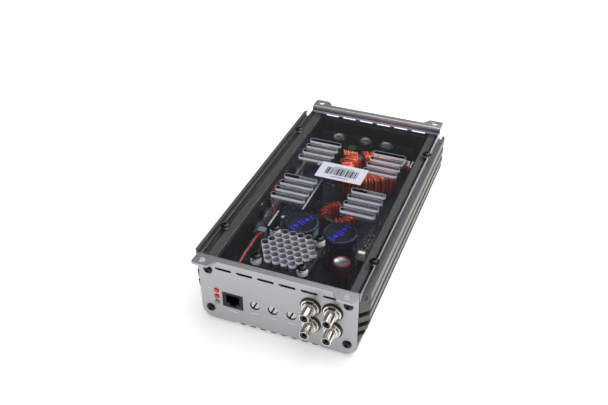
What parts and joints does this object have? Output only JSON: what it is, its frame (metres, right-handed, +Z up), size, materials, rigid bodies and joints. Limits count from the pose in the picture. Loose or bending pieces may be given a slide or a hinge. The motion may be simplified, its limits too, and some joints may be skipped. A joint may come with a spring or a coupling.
{
  "type": "car amplifier",
  "caption": "Flat finned amplifier case with flanged end panels, a clear vented base cover, an inner fan, phono and data sockets and trimmers at one end and wire terminals at the other.",
  "frame": {"origin": "bottom centre of the box around the object, at the foot of the heatsink fins", "axes": "+Z up with the clear base cover on top, as on a bench; -Y towards the signal end with the phono sockets; +X to the right seen from that end"},
  "size_m": [0.15, 0.294, 0.0688],
  "materials": {
    "case_metal": "gunmetal anodised, extruded, satin",
    "panel_metal": "silver, fine satin",
    "clear_sheet": "clear acrylic, sawn edges frosted",
    "label_film": "printed film label with plain bars",
    "black_screw": "black oxide",
    "fan_plastic": "moulded, satin black",
    "bright_steel": "zinc plated",
    "nylon": "natural nylon, slightly translucent",
    "red_wire": "insulated wire",
    "black_wire": "insulated wire",
    "grey_plastic": "moulded plug",
    "board_blue": "dark blue solder mask",
    "brass_spacer": "turned",
    "navy_sleeve": "shrink sleeve",
    "red_sleeve": "shrink sleeve, bare can top",
    "dark_sleeve": "shrink sleeve, bare can top",
    "ferrite": "coated ferrite",
    "copper_winding": "enamelled copper wire",
    "red_winding": "red enamelled wire",
    "olive_box": "moulded box",
    "black_plastic": "moulded, satin",
    "thermal_film": "insulating pad",
    "nickel": "nickel plated, bright",
    "phono_plastic": "moulded insulator",
    "gold_contact": "gold flash",
    "trimmer_white": "moulded disc",
    "red_lens": "epoxy lens, emissive when lit"
  },
  "bodies": {
    "amplifier": {"heatsink_case": "case_metal", "front_end_panel": "panel_metal", "rear_end_panel": "panel_metal", "clear_cover": "clear_sheet", "cover_label": "label_film", "end_panel_screws": "black_screw", "cover_screws": "black_screw", "fan_screws": "black_screw", "battery_terminal_screws": "black_screw", "speaker_terminal_screws": "black_screw", "fan_frame": "fan_plastic", "fan_nuts": "bright_steel", "board_screws": "bright_steel", "clamp_bar_left": "bright_steel", "clamp_bar_right": "bright_steel", "fan_spacers": "nylon", "board_connectors": "nylon", "fan_wire_red": "red_wire", "fan_wire_black": "black_wire", "fan_plug": "grey_plastic", "main_board": "board_blue", "driver_board": "board_blue", "control_board": "board_blue", "trimmer_board": "board_blue", "board_standoffs": "brass_spacer", "reservoir_capacitors": "navy_sleeve", "input_capacitor": "red_sleeve", "output_capacitors": "dark_sleeve", "transformer_core": "ferrite", "choke_core": "ferrite", "transformer_winding": "copper_winding", "filter_coil": "copper_winding", "choke_winding": "red_winding", "film_capacitor": "olive_box", "surface_chips": "black_plastic", "transistors_left": "black_plastic", "transistors_right": "black_plastic", "phono_block": "black_plastic", "data_jack_housing": "black_plastic", "trimmer_bodies": "black_plastic", "led_holder": "black_plastic", "battery_terminal_block": "black_plastic", "speaker_terminal_block": "black_plastic", "thermal_pads": "thermal_film", "phono_shells": "nickel", "phono_nuts": "nickel", "phono_insulators": "phono_plastic", "phono_washers": "phono_plastic", "phono_contacts": "gold_contact", "data_jack_contacts": "gold_contact", "battery_terminal_inserts": "gold_contact", "speaker_terminal_inserts": "gold_contact", "status_leds": "red_lens"},
    "fan_rotor": {"fan_rotor": "fan_plastic"},
    "gain_trimmer": {"gain_trimmer": "trimmer_white"},
    "crossover_trimmer": {"crossover_trimmer": "trimmer_white"},
    "bass_trimmer": {"bass_trimmer": "trimmer_white"}
  },
  "joints": [
    {"name": "fan_spin", "type": "hinge", "parent": "amplifier", "child": "fan_rotor", "pos_m": [-0.005, -0.094, 0.0503], "axis": [0, 0, 1], "continuous": true},
    {"name": "gain_turn", "type": "hinge", "parent": "amplifier", "child": "gain_trimmer", "pos_m": [-0.0194, -0.1287, 0.0271], "axis": [0, -1, 0], "range_deg": [-110, 160]},
    {"name": "crossover_turn", "type": "hinge", "parent": "amplifier", "child": "crossover_trimmer", "pos_m": [-0.0036, -0.1287, 0.0271], "axis": [0, -1, 0], "range_deg": [-110, 160]},
    {"name": "bass_turn", "type": "hinge", "parent": "amplifier", "child": "bass_trimmer", "pos_m": [0.0125, -0.1287, 0.0271], "axis": [0, -1, 0], "range_deg": [-110, 160]}
  ]
}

**WHAT IS BEING ASKED**
Give nothing but the number of lines containing the string "materials".

**TASK OUTPUT**
2